Because it was a bridge to my inspiration, the net was a certain episodic mini-series* modeled around the ministry of Jesus and His disciples that has presently captured the attention of the world. We sowed into the series, bought the DVDs, loaded them into our computer, and I watched the first 2 seasons over and over and over again while I worked at the wall. This series was the only backdrop to my work. Without exaggeration, I saturated myself in putting myself in those stories, talking to Jesus, watching each episode upwards of 25+ times each whenever I could work on the wall. Except for episode 4 of season 1, when Simon first sees Jesus, and surrenders his old self to learn how to become a fisher of men. I lost count how many times I let that episode soak in. I lost how many times the waves that refused to give up their treasure, pounding against Simon’s boat, felt like the same battering waters that tried to drown me and steal my breath since I was a small child. I worked through a lot of my issues working on that wall. It was cathartic. It ministered to me. I released a lot of heartache on that wall, washed in the water. Jesus said to Simon, “Follow me… “ Every time I heard the actor say it, Jesus superseded His own voice and held out His hand to me. His love was tangible. I know that I know that I know He was present. His gaze saw me.

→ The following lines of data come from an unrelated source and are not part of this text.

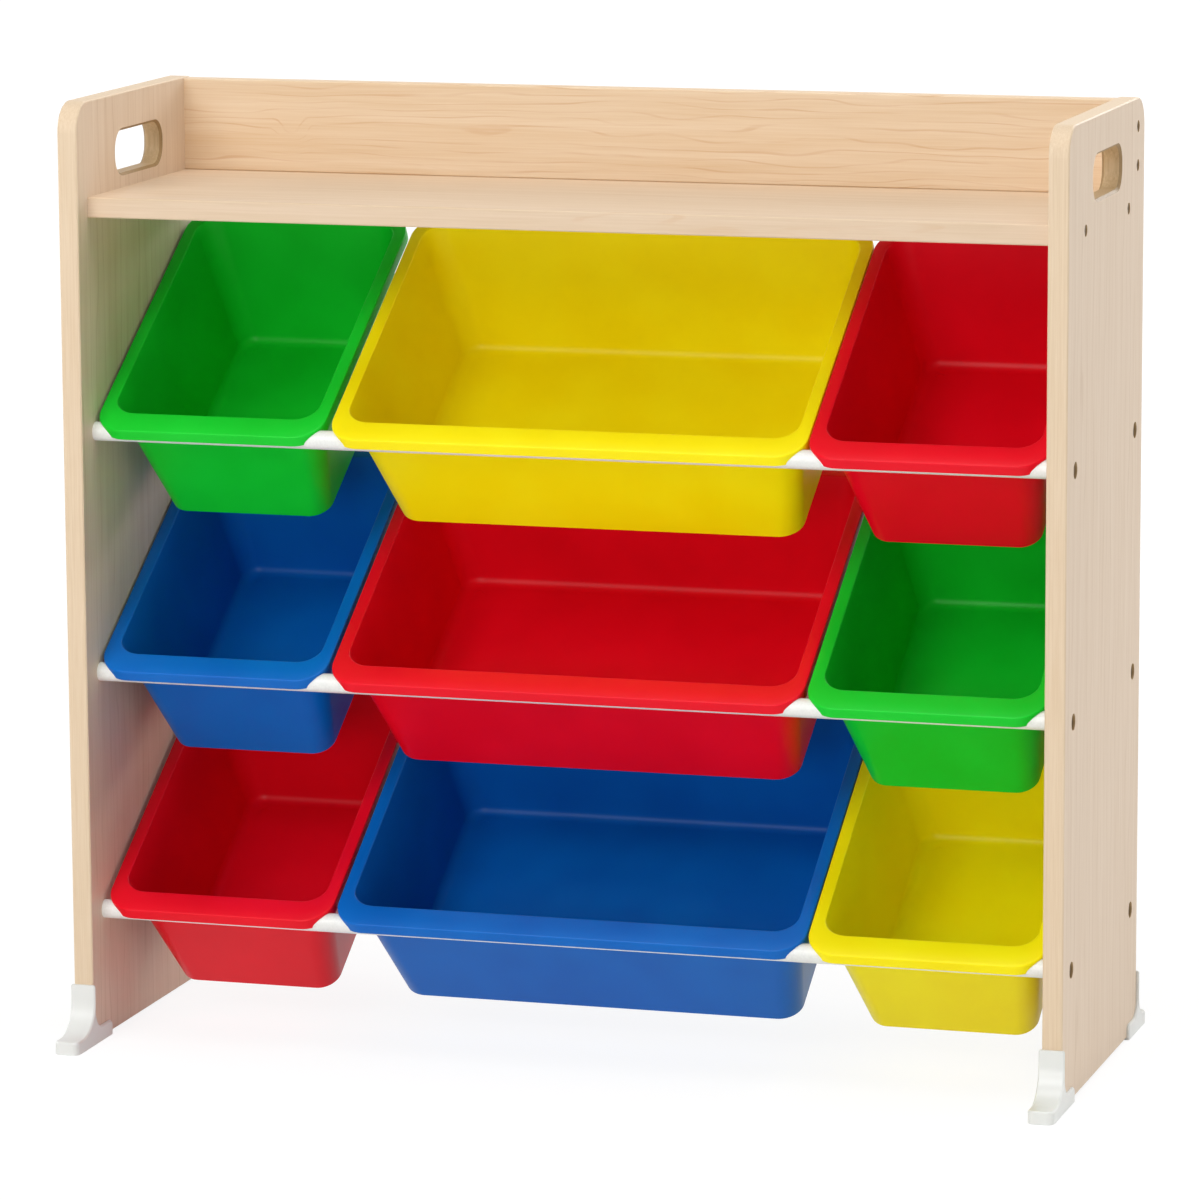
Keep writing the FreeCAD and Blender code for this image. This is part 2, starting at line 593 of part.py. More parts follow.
# ---------------------------------------------------------------- bins
# One-piece moulded bins with drafted walls, rounded corners and a flat rim whose edge turns down into
# a lip. The wide front flange lies on the front rail with the lip hooked over it, and the bottom
# lies on the rear rail, so the bin leans forward.
def moulded_bin(label, width, middle_x, tier):
    """Local Z=0 is the rim's top face and Y=0 its front edge; the bin hangs down from there."""
    body = new_body(label)
    half = "%s / 2" % width

    def rim_outline(sketch, inset):
        rounded_rectangle(
            sketch, "-(%s - %s)" % (half, inset), "%s - %s" % (half, inset),
            inset, "Dims.bin_length - " + inset, "Dims.rim_corner - " + inset)

    def wall_outline(sketch, lean, inset, corner):
        rounded_rectangle(
            sketch,
            "-(%s - Dims.side_flange - %s - %s)" % (half, lean, inset),
            "%s - Dims.side_flange - %s - %s" % (half, lean, inset),
            "Dims.front_flange + %s + %s" % (lean, inset),
            "Dims.bin_length - Dims.side_flange - %s - %s" % (lean, inset),
            "%s - %s" % (corner, inset))

    def wall_loft(kind, name, levels):
        """A ruled loft through the walls' outline at several levels, from the lowest up."""
        sections = []
        for step, (level, lean, inset, corner) in enumerate(levels, start=1):
            section = new_sketch(body, "%s_%d" % (name, step), "XY_Plane", level=level)
            wall_outline(section, lean, "(%s)" % inset, corner)
            section.Visibility = False
            sections.append(section)
        loft = body.newObject("PartDesign::" + kind, label + "_" + name)
        loft.Profile = sections[0]
        loft.Sections = sections[1:]
        loft.Ruled = True

    rim = new_sketch(body, "rim", "XY_Plane", level="-Dims.lip_height")
    rim_outline(rim, "0")
    pad(body, rim, "Dims.lip_height")
    under = new_sketch(body, "under_rim", "XY_Plane", level="-Dims.lip_height")
    rim_outline(under, "Dims.lip_thickness")
    pocket(body, under, length="Dims.lip_height - Dims.rim_thickness", reverse=True)

    # The front rail's centre seen from the rim's front edge: along the rim, and square to it. Its
    # saddle is a shallow groove in the rim's underside and an arch in the lip at each side.
    along = "(Dims.lip_thickness + Dims.hook_gap + Dims.rail_diameter / 2)"
    below = "(Dims.rim_thickness - Dims.saddle_depth + Dims.seat_gap + Dims.rail_diameter / 2)"
    saddle = new_sketch(body, "saddle", "YZ_Plane")
    circle_at(saddle, along, "-" + below, "Dims.rail_diameter + 2 * Dims.seat_gap")
    pocket(body, saddle, length=width, midplane=True)

    top_corner, low_corner = "Dims.wall_corner_top", "Dims.wall_corner_low"
    floor_level = "-Dims.bin_depth + Dims.bin_wall"
    wall_loft("AdditiveLoft", "walls", [
        ("-Dims.bin_depth", "Dims.wall_draft", "Dims.base_ease", low_corner),
        ("-Dims.bin_depth + Dims.base_ease", "Dims.wall_draft", "0", low_corner),
        ("-Dims.rim_thickness", "0", "0", top_corner),
    ])
    wall_loft("SubtractiveLoft", "cavity", [
        (floor_level, "Dims.wall_draft", "Dims.bin_wall + Dims.base_ease", low_corner),
        (floor_level + " + Dims.base_ease", "Dims.wall_draft", "Dims.bin_wall", low_corner),
        ("-Dims.mouth_ease", "0", "Dims.bin_wall", top_corner),
        ("0", "0", "Dims.bin_wall - Dims.mouth_ease", top_corner),
    ])

    def rim_edge(edge):
        box = edge.BoundBox
        on_outside = (
            box.YMin < size["rim_corner"] + 0.01 and box.YMin < size["front_flange"] - 5
            or box.YMax > size["bin_length"] - size["side_flange"] + 2
            or max(abs(box.XMin), abs(box.XMax)) > number(half) - size["side_flange"] + 2
        )
        return level_edge(edge, 0) and on_outside

    ease_edges(body, "rim_edge", "Dims.rim_ease", rim_edge)
    lean = "(Dims.bin_lean * 1 deg)"
    turn(body, X_AXIS, size["bin_lean"])
    place(
        body,
        x=str(middle_x),
        y="%s - (%s * cos%s + %s * sin%s)" % (FRONT_ROW, along, lean, below, lean),
        z="%s - (%s * sin%s - %s * cos%s)" % (RAIL_HEIGHTS[tier], along, lean, below, lean),
    )
    return body


for tier_name, row in BIN_ROWS.items():
    for colour, spot, middle_x in row:
        bin_width = "Dims.large_bin_width" if spot == "middle" else "Dims.small_bin_width"
        moulded_bin("%s_bin_%s_%s" % (colour, tier_name, spot), bin_width, middle_x, TIERS[tier_name])

# ---------------------------------------------------------------- check and write
doc.recompute()
faults = []
for item in doc.Objects:
    if "Invalid" in item.State or "Error" in item.State:
        faults.append(item.Label)
for item in sub_parts:
    if item.Shape.isNull() or not item.Shape.isValid() or not item.Shape.Solids:
        faults.append(item.Label + " shape")
if faults:
    raise SystemExit("Not built: " + ", ".join(faults))

os.makedirs("parts", exist_ok=True)
for item in sub_parts:
    item.Shape.exportStep("parts/%s.step" % item.Label)
    print("%-28s %3d solids %10.0f mm3" % (item.Label, len(item.Shape.Solids), item.Shape.Volume))
print(len(sub_parts), "parts written")
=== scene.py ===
import json
import math

import bpy
from mathutils import Euler, Matrix, Vector

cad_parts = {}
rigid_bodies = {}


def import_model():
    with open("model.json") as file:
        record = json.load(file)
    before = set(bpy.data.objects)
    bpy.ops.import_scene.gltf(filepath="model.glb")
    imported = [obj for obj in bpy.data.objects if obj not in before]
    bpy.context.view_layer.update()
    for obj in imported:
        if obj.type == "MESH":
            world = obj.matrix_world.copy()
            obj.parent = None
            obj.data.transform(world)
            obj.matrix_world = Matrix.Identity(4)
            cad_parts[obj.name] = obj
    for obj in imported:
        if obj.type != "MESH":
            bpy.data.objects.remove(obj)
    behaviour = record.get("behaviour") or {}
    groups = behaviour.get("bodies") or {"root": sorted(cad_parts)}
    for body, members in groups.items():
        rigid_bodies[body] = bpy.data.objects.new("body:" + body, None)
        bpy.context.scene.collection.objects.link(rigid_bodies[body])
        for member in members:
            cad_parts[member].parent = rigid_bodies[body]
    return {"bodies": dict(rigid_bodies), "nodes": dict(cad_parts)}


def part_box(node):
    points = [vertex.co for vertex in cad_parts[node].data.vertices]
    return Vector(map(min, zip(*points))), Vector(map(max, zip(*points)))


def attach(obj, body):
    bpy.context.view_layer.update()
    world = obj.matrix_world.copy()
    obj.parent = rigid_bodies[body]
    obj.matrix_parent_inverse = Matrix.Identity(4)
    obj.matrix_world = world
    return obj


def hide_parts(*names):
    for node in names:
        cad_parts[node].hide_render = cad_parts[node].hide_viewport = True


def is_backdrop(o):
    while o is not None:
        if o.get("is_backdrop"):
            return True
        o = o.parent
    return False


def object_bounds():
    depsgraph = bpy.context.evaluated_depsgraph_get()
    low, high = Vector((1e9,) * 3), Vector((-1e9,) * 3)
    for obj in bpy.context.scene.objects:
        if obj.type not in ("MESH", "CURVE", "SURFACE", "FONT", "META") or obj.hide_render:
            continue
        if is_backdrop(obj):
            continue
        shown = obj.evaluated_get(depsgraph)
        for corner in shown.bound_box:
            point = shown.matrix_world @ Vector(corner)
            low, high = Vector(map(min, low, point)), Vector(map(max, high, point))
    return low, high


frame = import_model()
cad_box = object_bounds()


# ------------------------------------------------------------------ side panels
# Two upright boards of fibreboard faced with maple-look melamine, the grain upright. The edges have
# a paler maple banding. The hand slot and the sunk screw bores are routed and show the brown core.
MM = 0.001


def linear(hex_colour):
    """A linear colour from an sRGB hex value such as "E8CFA8"."""
    channels = [int(hex_colour[i:i + 2], 16) / 255 for i in (0, 2, 4)]
    light = [c / 12.92 if c <= 0.04045 else ((c + 0.055) / 1.055) ** 2.4 for c in channels]
    return (*light, 1.0)


def add(tree, kind, inputs=None, **settings):
    """Adds a shader node; an input is a value, an output, or a node for its first output."""
    new = tree.nodes.new(kind)
    for name, value in settings.items():
        setattr(new, name, value)
    for socket, value in (inputs or {}).items():
        if isinstance(value, bpy.types.Node):
            value = next(output for output in value.outputs if output.enabled)
        if isinstance(value, bpy.types.NodeSocket):
            tree.links.new(value, new.inputs[socket])
        else:
            new.inputs[socket].default_value = value
    return new


def new_material(name, roughness, ior=1.5):
    """An opaque finish: returns the material, its node tree and its Principled shader."""
    material = bpy.data.materials.new(name)
    material.use_nodes = True
    tree = material.node_tree
    shader = tree.nodes["Principled BSDF"]
    shader.inputs["Roughness"].default_value = roughness
    shader.inputs["IOR"].default_value = ior
    return material, tree, shader


def dress(node, material):
    """Gives a CAD node or a new piece its material."""
    node.data.materials.clear()
    node.data.materials.append(material)


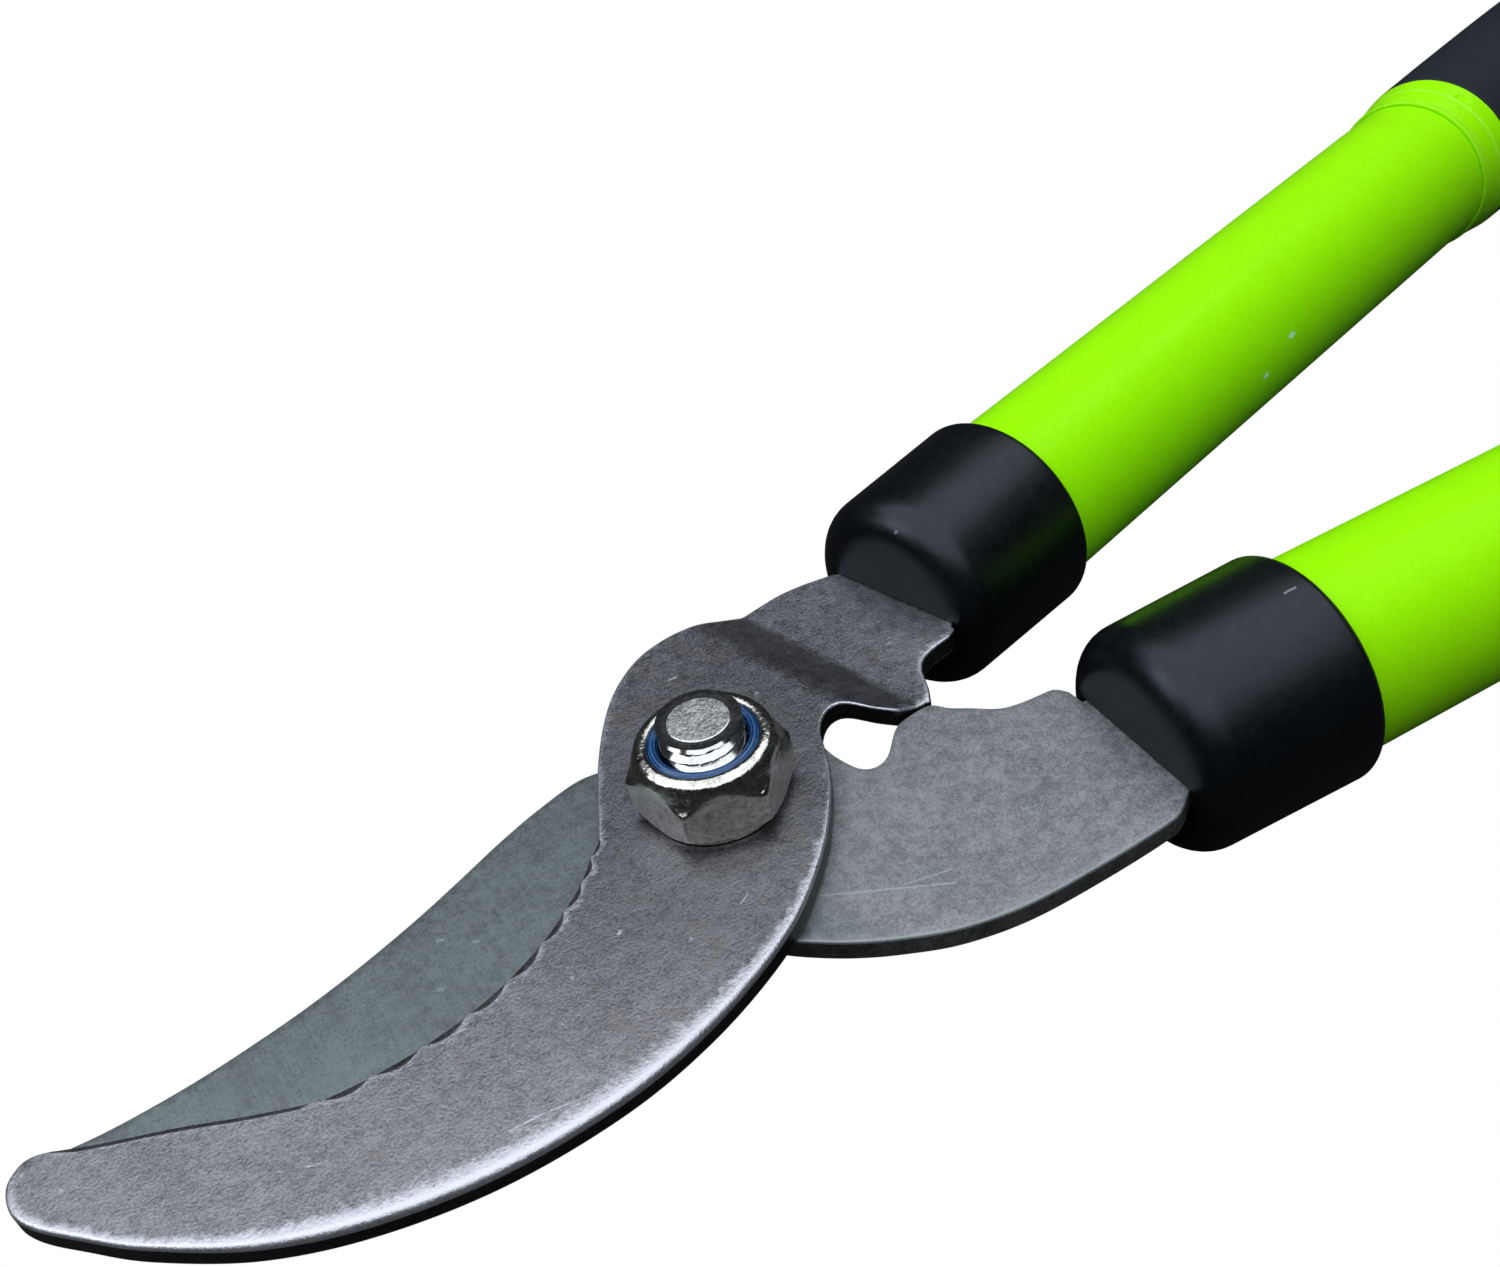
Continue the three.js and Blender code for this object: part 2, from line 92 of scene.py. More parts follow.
# ---- heights along the pivot bolt ----
HOOK_TOP = top_of("hook_blade")
BLADE_TOP = top_of("cutting_blade")
BLADE_LOW = low_of("cutting_blade")
PLATE_T = BLADE_TOP - BLADE_LOW
WASHER_LOW = low_of("pivot_washer")
WASHER_TOP = top_of("pivot_washer")
NUT_LOW = low_of("lock_nut")
NUT_H = top_of("lock_nut") - NUT_LOW
BOLT_TOP = top_of("pivot_bolt")
TUBE_Z = (BLADE_TOP + BLADE_LOW) / 2

# ---- bolt, washer and nut ----
HEX_HALF = 8.5
HEX_TURN = 37
HEAD_H = 6.4
HEX_CORNER_R = 9.95
HEX_CRISPNESS = 90
SHANK_R = 4.95
THREAD_DEPTH = 0.75
THREAD_START = NUT_LOW + 6.0
THREAD_PHASE = 0.15
BOLT_TIP_R = 3.7
PIVOT_HOLE_R = 5.03
WASHER_R = 10.5
NUT_BORE_R = 5.2
NUT_FOOT_R = 9.0
NUT_LIP_R = 8.35
RING_R = 6.4

# ---- handles ----
HANDLE_SPLAY = 9.07
HOOK_AXIS_Y = 9.51
BLADE_AXIS_Y = -19.51
HOOK_COLLAR_S = 41.2
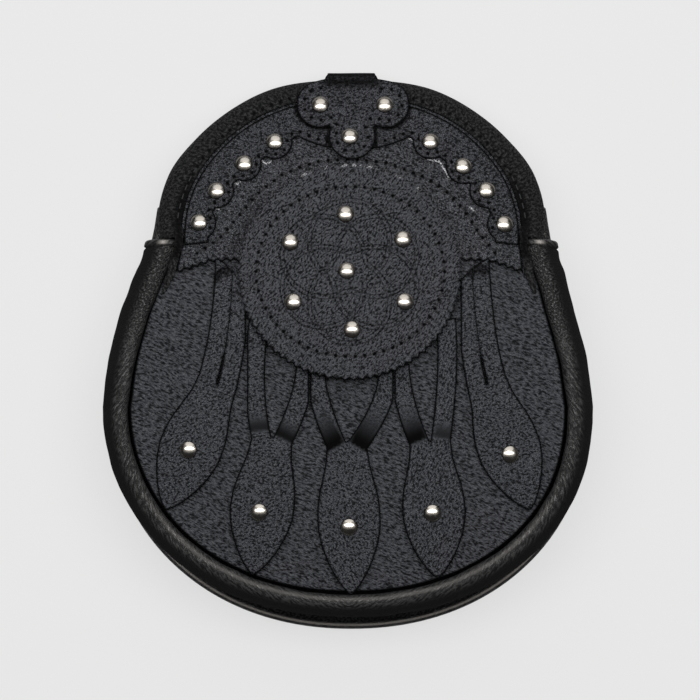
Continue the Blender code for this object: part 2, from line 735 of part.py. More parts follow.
def stud_seat(carrier, x, y):
    """Height of the leather that a stud is set in."""
    if carrier == "trefoil":
        return strap_faces(x, y)[1]
    tops = {
        "yoke": YOKE_BED + YOKE_WALL,
        "roundel": roundel_bed(x, y) + ROUNDEL_WALL,
        "leaf": BED + LEAF_WALL,
    }
    return x, y, front(x, y) + tops[carrier]


def make_studs():
    counts = {}
    for carrier, x, y in STUDS:
        counts[carrier] = counts.get(carrier, 0) + 1
        x, y = x * MM, y * MM
        step = STUD_RADIUS
        seat = Vector(stud_seat(carrier, x, y))
        across = Vector(stud_seat(carrier, x + step, y)) - Vector(stud_seat(carrier, x - step, y))
        up = Vector(stud_seat(carrier, x, y + step)) - Vector(stud_seat(carrier, x, y - step))
        normal = across.cross(up).normalized()
        form = bmesh.new()
        bmesh.ops.create_circle(form, cap_ends=True, radius=STUD_RADIUS, segments=12)
        ring = list(form.edges)
        for share, height in STUD_PROFILE[1:-1]:
            grown = bmesh.ops.extrude_edge_only(form, edges=ring)["geom"]
            ring = [part for part in grown if isinstance(part, bmesh.types.BMEdge)]
            ring = [edge for edge in ring if len(edge.link_faces) == 1]
            for vert in {vert for edge in ring for vert in edge.verts}:
                flat = Vector((vert.co.x, vert.co.y, 0)).normalized() * share * STUD_RADIUS
                vert.co = (flat.x, flat.y, height * MM)
        peak = form.verts.new((0, 0, STUD_PROFILE[-1][1] * MM))
        for edge in ring:
            form.faces.new((*edge.verts, peak))
        obj = solid(f"stud_{carrier}_{counts[carrier]}", form, "nickel")
        obj.rotation_mode = "QUATERNION"
        obj.rotation_quaternion = normal.to_track_quat("Z", "Y")
        obj.location = seat + normal * GAP


def main():
    for obj in list(bpy.data.objects):
        bpy.data.objects.remove(obj)
    make_back_panel()
    make_back_piping()
    make_front_piping()
    make_gusset()
    make_front_panel()
    make_flap()
    make_top_band()
    make_yoke()
    make_roundel()
    make_trefoil_strap()
    make_snap()
    make_leaves()
    make_studs()


main()
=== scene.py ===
"""The looks of a black leather day sporran with studs and leaf tassels, lying on its back.

The tables hold millimetres and the meshes metres. +Z comes out of the front, +Y points to the top.
The sections follow the pouch as it is put together, from its back to its studs.
"""

import math

import bpy
import numpy as np
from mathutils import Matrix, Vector, noise
from mathutils.geometry import delaunay_2d_cdt


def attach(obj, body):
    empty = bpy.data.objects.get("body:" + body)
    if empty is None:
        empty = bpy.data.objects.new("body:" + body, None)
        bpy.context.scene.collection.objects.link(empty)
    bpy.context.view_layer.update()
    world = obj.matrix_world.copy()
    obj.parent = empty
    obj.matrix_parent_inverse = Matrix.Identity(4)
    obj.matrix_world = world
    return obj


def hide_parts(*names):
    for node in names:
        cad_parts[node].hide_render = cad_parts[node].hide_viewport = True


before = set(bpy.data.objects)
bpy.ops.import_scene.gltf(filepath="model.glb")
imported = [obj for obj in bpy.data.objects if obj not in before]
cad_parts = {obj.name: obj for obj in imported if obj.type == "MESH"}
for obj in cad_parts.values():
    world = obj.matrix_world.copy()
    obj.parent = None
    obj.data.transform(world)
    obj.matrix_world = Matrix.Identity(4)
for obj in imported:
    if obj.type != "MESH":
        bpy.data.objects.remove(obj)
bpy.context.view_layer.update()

# ---------------------------------------------------------------------------------------------
# Back panel: one plain piece of smooth leather, cut to the pouch's outline and sewn into the back
# seam. It lies a little inside the seam's roll, and the hanging loop is sewn on it.

MM = 0.001
GAP = 0.3 * MM
BACK_HALF_WIDTH = 88.1 * MM
BACK_REACH = 81.1 * MM
BACK_ROLL_RADIUS = 2.5 * MM
BACK_ROLL_TOP = 53.0 * MM
BACK_TUCK = 4.6 * MM
BACK_PANEL_LOW = 1.9 * MM
PANEL_WALL = 2.0 * MM
WIDEST = -20.7 * MM
SQUARENESS = 2.13
ARC_CENTRE = np.array((1.0, 45.0)) * MM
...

The glasswork took several months to complete, and just as I was putting on the last pieces, my Mom left this earth. It was a profound prophetic picture just in that. I still have the grout to do and the other details to add to the frame, but I felt the urgency to post the progress in this timing. If God is speaking to you now, then I know I heard clearly.
Along the way I had to give myself recovery time at the milestones. I stepped back often to assess and fill in the missing peices. I had to handle the other responsibilities in my life, and trust the process. Mom's struggles had punctuated her words over me. At the root, she had been running from her identity in Christ. She had taken every opportunity to try to divide us. I had taken every opportunity to try to see past the chasm she wanted to create, and create an atmosphere that instead seeded truth. I believe God broke through. Much of that was evident in her last days.
Friends, if you’re in the season of your life when you need to dig deep, push up your love sleeves, and show kindness and grace to those who don’t want either from you, God sees you! He loves and understands you more than you could possibly comprehend. You will behold the victory on that mountain, not just when you get through the mountain. God gives you a map and makes a way in every high and low place, and equips your life to be a witness of His glory. Let those seasons in your life teach you, grow you, and be the nets you need to finish well.
“Follow Me” is exactly a crossroads. It's a picture of the unmatched, transforming power of the Cross, calling us into the fullness of our identity in Jesus. The refreshing currents of the river of life flows through the center, where its bridges are the most narrow and intense, creating the footpaths and fires of revival that flow out into the 4 corners of the earth. In those fires, disciples are equipped and runneth over with truth and revelation, nations are changed, and the finishing anointing carries beyond the borders, into the next generations. I pray you receive your own healing in the water and fire of Jesus, too.
May His grace fill you with joy, and His invitation draw out your courage to follow Him in all things.
* I wanted to add this important footnote. The series I mentioned is orchestrated by humans who are from numerous backgrounds and spectrums of belief. Those associated with the series, including the writers, characters, crew, and anyone participating in their social media forums may or may not be pursuing a narrow gate compass, as in Matthew 7:13-14, below:
13 “Enter through the narrow gate. For wide is the gate and broad and easy to travel is the path that leads the way to destruction and eternal loss, and there are many who enter through it. 14 But small is the gate and narrow and difficult to travel is the path that leads the way to [everlasting] life, and there are few who find it.
I was touched by the storytelling in the series, and The Follow Me Project is wholly inspired by my personal relationship with Jesus Christ. It's in no way affiliated or flavored by the lives of those working on or around the series. As disciples of Christ, we need to always remember that HE is the One we should set our focus and cornerstone. May we never make Man or his fame an idol and distraction from following after God's set aside and perfectly authored narrow gate path He intended for our life.